__Collected data__.
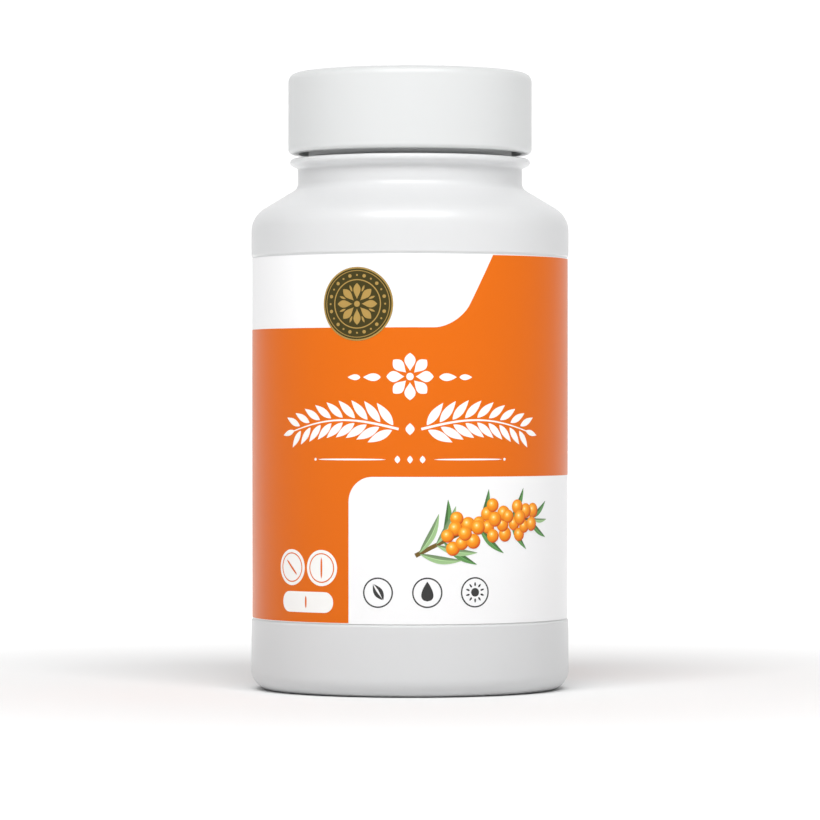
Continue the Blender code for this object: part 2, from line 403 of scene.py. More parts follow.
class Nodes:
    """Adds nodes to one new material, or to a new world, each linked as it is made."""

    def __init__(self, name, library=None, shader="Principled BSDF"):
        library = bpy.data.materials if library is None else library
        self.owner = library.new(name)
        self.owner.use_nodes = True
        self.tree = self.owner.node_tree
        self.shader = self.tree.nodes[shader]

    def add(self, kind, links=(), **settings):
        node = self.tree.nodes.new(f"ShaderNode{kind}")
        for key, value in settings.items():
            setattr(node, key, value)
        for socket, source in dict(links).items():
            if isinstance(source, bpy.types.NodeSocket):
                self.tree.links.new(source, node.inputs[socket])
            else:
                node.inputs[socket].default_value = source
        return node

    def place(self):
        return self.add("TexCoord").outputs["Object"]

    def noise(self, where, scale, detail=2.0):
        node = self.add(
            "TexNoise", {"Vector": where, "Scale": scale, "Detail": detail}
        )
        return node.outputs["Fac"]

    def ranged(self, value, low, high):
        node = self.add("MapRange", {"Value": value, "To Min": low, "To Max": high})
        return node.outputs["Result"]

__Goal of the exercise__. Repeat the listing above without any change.

__Solution below__.
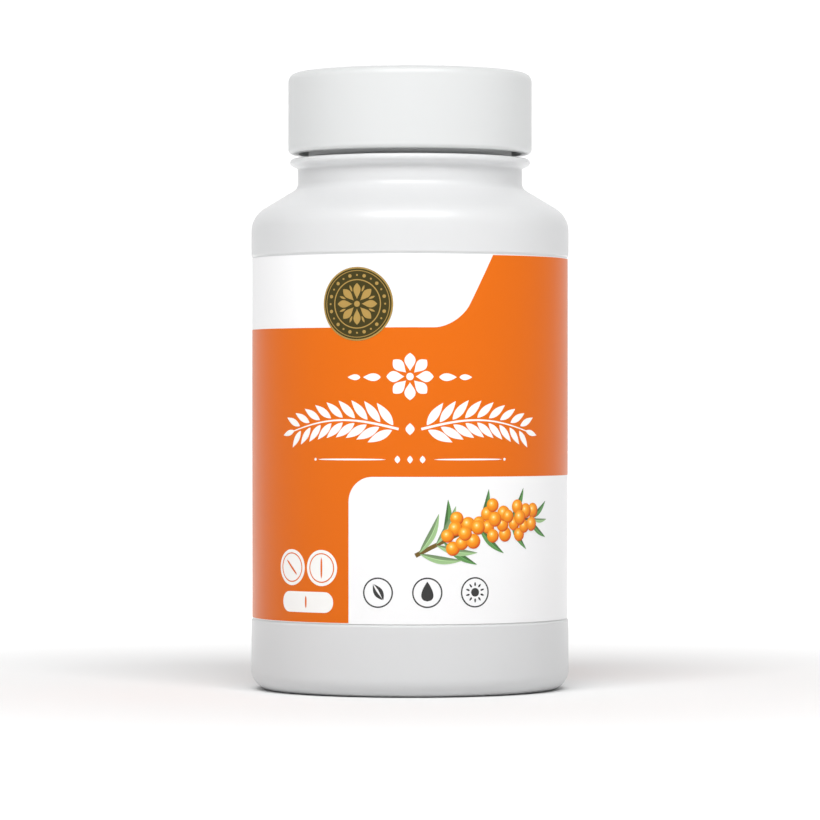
Continue the Blender code for this object: part 2, from line 403 of scene.py. More parts follow.
class Nodes:
    """Adds nodes to one new material, or to a new world, each linked as it is made."""

    def __init__(self, name, library=None, shader="Principled BSDF"):
        library = bpy.data.materials if library is None else library
        self.owner = library.new(name)
        self.owner.use_nodes = True
        self.tree = self.owner.node_tree
        self.shader = self.tree.nodes[shader]

    def add(self, kind, links=(), **settings):
        node = self.tree.nodes.new(f"ShaderNode{kind}")
        for key, value in settings.items():
            setattr(node, key, value)
        for socket, source in dict(links).items():
            if isinstance(source, bpy.types.NodeSocket):
                self.tree.links.new(source, node.inputs[socket])
            else:
                node.inputs[socket].default_value = source
        return node

    def place(self):
        return self.add("TexCoord").outputs["Object"]

    def noise(self, where, scale, detail=2.0):
        node = self.add(
            "TexNoise", {"Vector": where, "Scale": scale, "Detail": detail}
        )
        return node.outputs["Fac"]

    def ranged(self, value, low, high):
        node = self.add("MapRange", {"Value": value, "To Min": low, "To Max": high})
        return node.outputs["Result"]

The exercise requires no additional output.